▶ [Stated task] From the listing below, extract every line containing "that".

▶ [Data to use]
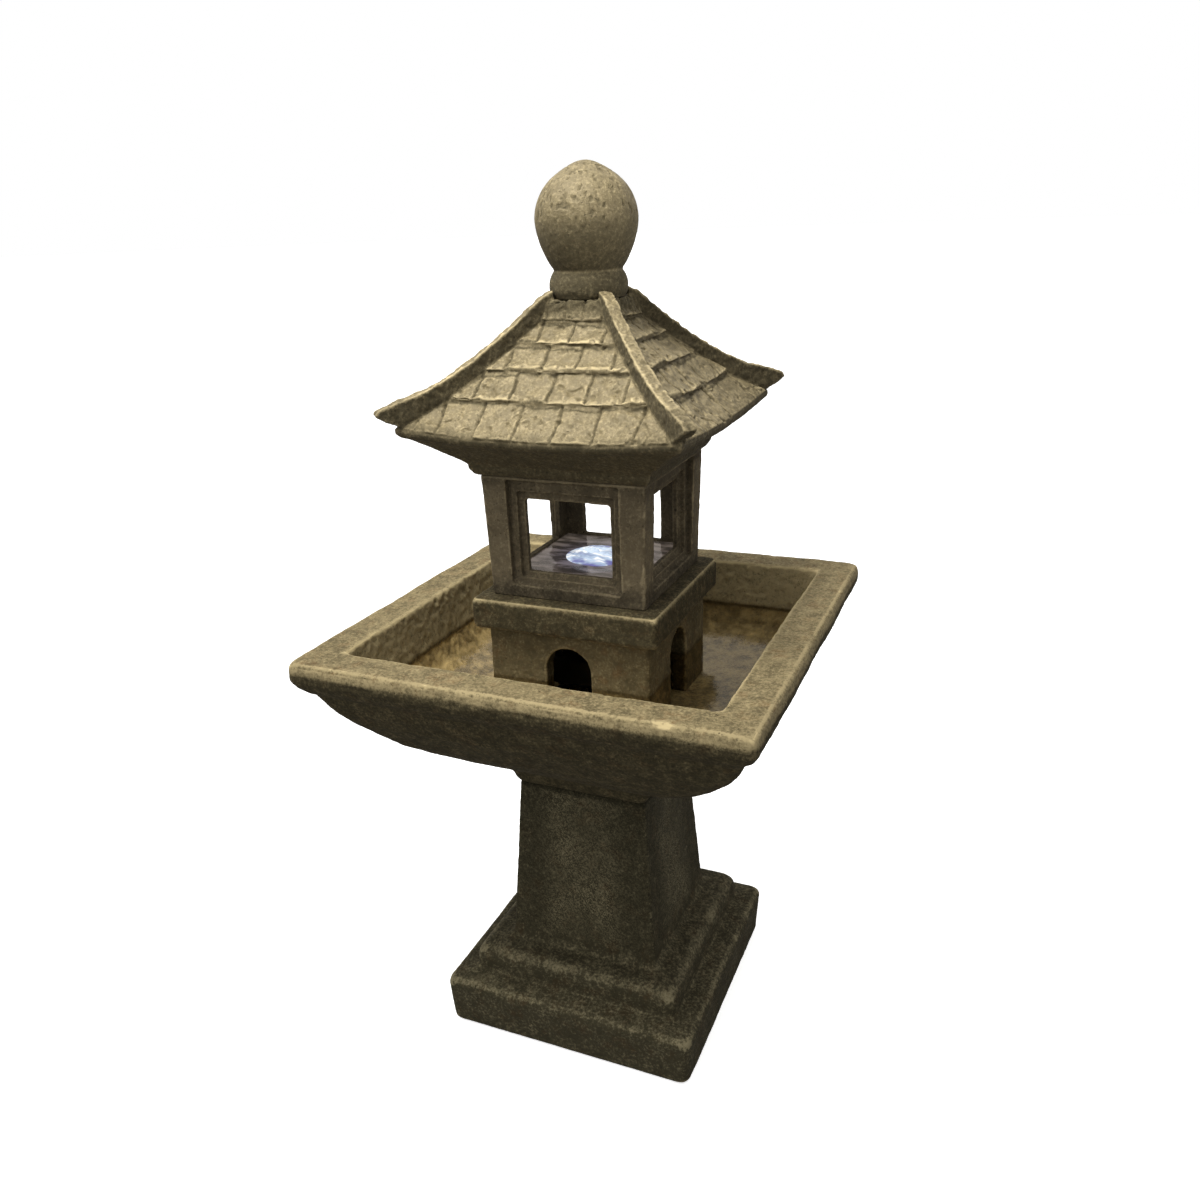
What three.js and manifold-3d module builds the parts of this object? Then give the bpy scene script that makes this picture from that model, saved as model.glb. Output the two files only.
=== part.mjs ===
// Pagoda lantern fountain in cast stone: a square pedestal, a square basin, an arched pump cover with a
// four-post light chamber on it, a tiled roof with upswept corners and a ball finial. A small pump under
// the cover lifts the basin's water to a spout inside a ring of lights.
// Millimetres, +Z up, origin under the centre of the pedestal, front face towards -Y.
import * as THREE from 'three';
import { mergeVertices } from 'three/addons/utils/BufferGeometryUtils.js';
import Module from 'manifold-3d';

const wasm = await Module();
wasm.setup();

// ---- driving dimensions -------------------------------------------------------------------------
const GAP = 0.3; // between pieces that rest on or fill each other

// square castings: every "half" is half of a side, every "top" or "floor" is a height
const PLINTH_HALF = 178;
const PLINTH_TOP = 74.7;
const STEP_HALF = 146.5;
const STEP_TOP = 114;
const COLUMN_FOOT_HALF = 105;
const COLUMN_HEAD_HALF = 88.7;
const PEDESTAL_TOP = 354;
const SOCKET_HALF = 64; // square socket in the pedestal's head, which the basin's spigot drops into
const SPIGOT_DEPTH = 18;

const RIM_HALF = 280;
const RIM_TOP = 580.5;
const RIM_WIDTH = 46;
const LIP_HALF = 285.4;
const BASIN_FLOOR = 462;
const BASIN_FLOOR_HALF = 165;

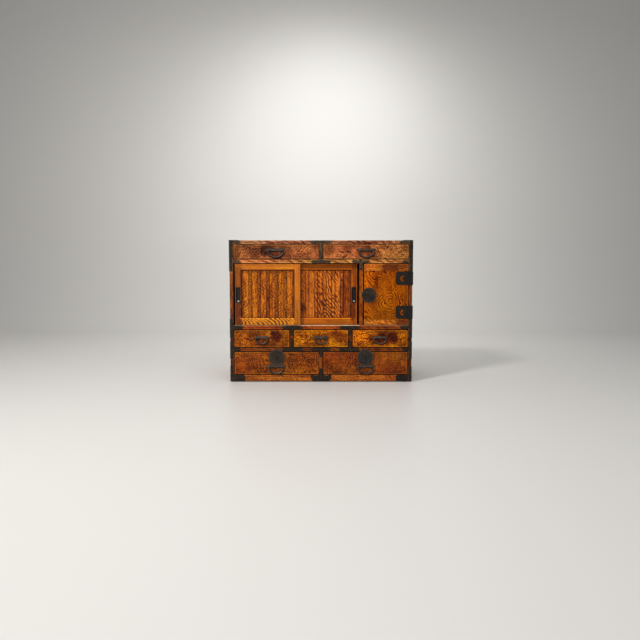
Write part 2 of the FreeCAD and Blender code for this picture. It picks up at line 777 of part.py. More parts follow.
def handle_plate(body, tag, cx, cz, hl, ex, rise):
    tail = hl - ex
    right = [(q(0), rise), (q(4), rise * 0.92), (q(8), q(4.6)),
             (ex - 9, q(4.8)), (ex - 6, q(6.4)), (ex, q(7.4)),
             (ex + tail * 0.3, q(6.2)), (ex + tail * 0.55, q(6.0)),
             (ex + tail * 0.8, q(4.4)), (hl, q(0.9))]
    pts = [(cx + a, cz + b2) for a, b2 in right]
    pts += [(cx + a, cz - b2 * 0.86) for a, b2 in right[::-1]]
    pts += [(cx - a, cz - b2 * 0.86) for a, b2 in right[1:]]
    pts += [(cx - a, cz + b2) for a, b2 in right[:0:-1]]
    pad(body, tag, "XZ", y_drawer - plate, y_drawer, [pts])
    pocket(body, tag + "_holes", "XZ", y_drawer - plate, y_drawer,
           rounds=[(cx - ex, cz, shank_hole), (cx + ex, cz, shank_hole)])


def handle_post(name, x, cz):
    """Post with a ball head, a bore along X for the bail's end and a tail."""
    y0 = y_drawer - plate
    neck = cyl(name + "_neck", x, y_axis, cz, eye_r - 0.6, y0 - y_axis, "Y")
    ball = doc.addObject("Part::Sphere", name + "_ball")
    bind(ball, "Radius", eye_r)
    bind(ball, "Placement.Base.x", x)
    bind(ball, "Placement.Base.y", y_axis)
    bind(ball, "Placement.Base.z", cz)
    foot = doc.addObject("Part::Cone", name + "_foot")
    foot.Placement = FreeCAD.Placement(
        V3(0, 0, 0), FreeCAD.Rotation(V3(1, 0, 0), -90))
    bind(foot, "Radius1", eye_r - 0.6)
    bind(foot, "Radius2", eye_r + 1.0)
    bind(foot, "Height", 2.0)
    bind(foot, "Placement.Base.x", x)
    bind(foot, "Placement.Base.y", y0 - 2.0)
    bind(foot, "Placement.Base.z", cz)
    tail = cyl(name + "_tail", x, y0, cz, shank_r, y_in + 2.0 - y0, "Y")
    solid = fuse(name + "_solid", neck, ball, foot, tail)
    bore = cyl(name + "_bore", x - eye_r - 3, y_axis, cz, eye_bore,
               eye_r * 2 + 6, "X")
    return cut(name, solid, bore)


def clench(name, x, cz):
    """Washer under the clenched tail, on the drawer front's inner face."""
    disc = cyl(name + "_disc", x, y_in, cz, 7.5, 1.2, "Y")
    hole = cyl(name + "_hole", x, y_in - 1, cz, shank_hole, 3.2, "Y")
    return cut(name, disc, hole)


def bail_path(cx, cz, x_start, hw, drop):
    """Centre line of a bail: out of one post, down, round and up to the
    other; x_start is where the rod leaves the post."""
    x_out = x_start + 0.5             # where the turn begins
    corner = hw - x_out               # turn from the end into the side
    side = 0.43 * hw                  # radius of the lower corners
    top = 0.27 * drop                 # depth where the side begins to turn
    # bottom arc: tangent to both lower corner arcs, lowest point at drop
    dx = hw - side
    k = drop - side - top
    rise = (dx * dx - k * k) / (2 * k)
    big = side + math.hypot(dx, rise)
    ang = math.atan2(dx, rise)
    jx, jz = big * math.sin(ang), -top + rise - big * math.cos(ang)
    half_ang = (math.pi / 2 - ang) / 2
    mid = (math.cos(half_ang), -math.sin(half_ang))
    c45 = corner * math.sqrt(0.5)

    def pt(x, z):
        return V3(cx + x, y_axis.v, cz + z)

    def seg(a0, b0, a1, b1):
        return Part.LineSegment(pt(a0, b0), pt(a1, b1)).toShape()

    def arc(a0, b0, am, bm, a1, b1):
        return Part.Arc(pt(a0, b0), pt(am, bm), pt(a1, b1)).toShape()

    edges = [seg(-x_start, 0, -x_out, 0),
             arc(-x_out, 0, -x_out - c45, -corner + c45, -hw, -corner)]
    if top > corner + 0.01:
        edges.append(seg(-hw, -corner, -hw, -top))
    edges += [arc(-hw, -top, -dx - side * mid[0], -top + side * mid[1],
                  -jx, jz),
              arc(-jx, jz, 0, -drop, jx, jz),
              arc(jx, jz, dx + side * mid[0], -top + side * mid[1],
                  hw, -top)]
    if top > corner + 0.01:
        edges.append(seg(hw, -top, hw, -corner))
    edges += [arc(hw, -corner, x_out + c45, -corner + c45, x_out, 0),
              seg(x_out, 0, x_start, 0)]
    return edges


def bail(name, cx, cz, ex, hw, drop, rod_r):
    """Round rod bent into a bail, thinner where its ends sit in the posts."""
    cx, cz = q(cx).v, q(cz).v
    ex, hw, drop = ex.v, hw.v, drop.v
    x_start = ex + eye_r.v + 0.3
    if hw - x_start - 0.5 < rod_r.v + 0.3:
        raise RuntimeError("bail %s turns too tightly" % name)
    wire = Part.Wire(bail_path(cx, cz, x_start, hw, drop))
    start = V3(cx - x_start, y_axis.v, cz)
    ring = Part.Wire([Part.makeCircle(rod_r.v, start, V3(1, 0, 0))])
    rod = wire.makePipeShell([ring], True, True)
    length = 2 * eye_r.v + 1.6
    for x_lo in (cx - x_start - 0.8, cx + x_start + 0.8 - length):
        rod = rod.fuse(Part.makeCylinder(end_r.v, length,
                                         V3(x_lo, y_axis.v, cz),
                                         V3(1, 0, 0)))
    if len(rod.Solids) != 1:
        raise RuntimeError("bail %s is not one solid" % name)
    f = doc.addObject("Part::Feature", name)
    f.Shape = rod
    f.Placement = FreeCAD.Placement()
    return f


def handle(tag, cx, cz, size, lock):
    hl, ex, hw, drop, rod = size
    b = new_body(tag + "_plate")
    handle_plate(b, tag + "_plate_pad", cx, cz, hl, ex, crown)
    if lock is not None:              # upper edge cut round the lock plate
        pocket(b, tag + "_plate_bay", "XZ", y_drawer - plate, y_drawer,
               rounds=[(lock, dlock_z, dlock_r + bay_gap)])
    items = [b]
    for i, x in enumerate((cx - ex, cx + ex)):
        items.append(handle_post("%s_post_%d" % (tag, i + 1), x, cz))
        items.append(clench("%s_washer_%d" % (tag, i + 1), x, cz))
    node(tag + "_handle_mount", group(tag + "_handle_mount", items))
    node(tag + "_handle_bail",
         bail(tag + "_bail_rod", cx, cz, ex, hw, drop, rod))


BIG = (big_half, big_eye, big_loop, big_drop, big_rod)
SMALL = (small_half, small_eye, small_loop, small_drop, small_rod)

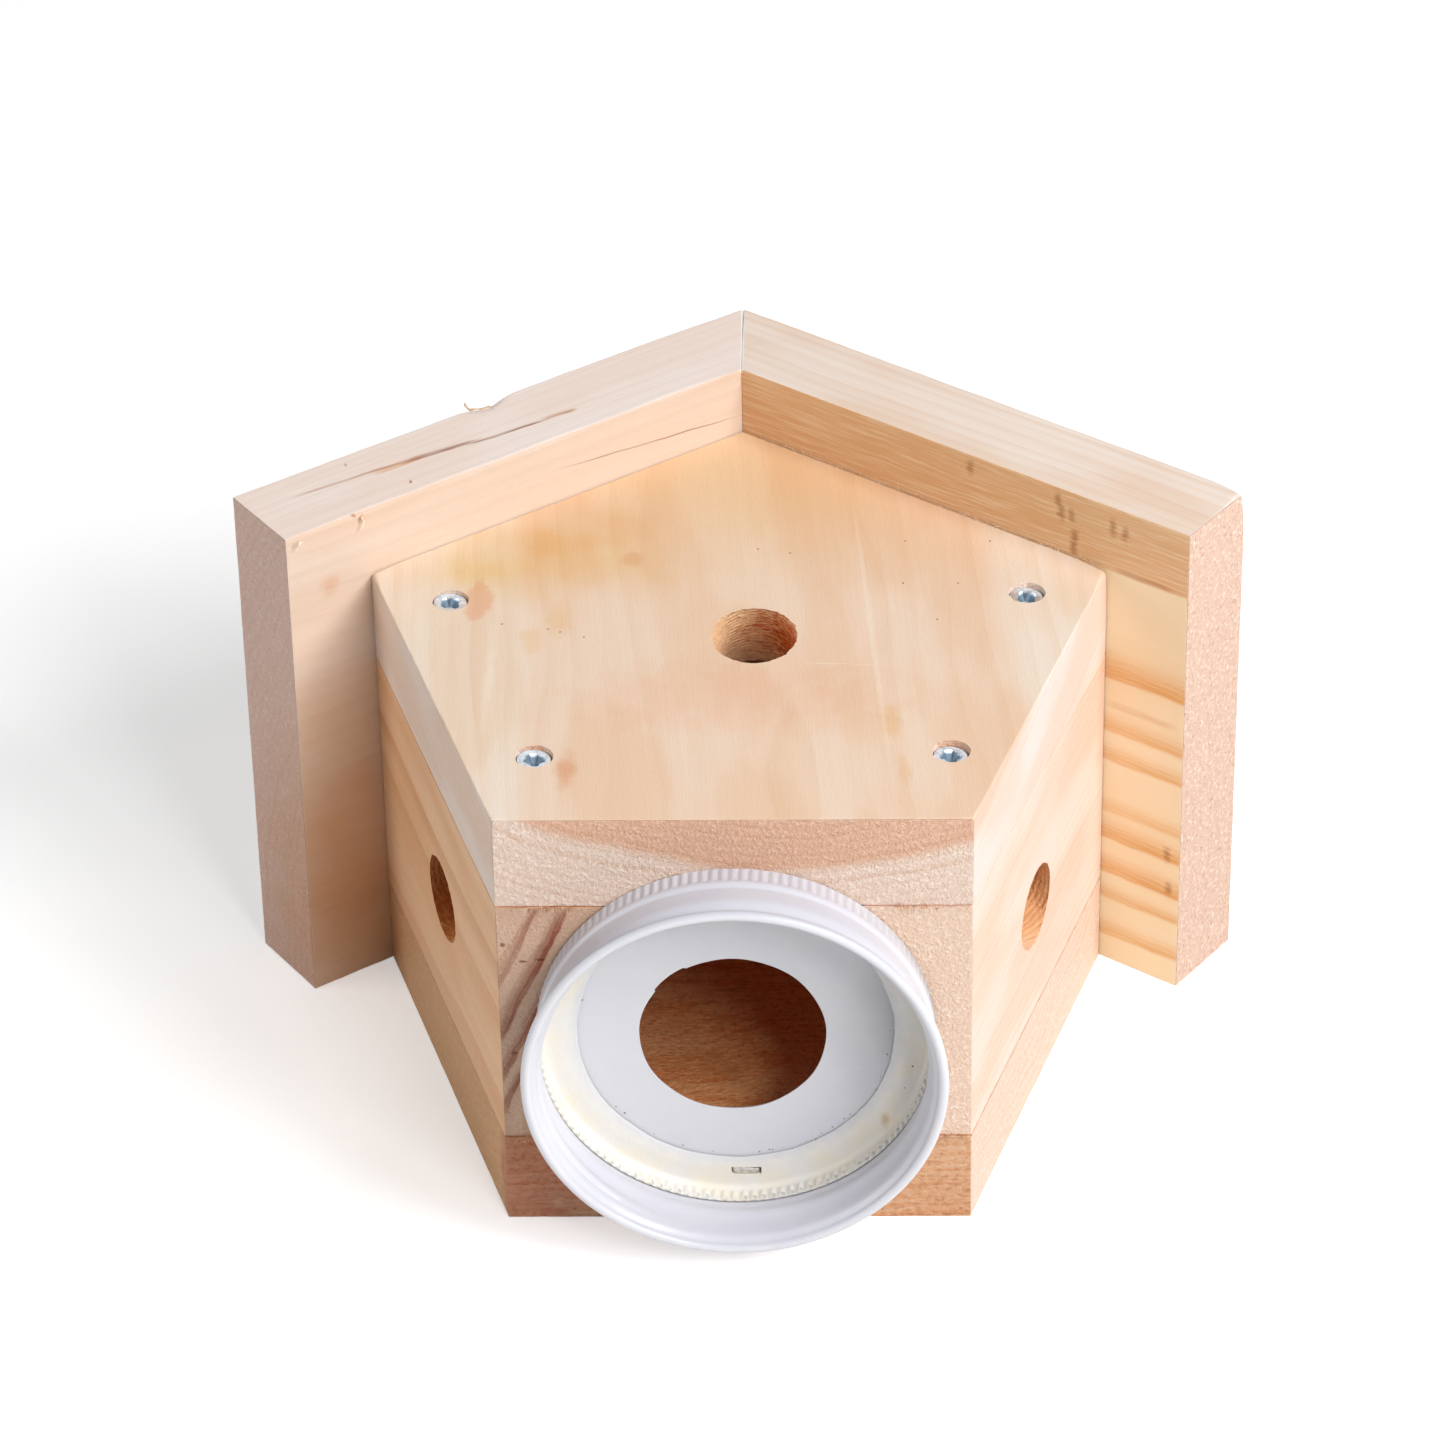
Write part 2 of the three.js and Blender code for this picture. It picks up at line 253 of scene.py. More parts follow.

▶ [Full solution]
What three.js and manifold-3d module builds the parts of this object? Then give the bpy scene script that makes this picture from that model, saved as model.glb. Output the two files only.
const GAP = 0.3; // between pieces that rest on or fill each other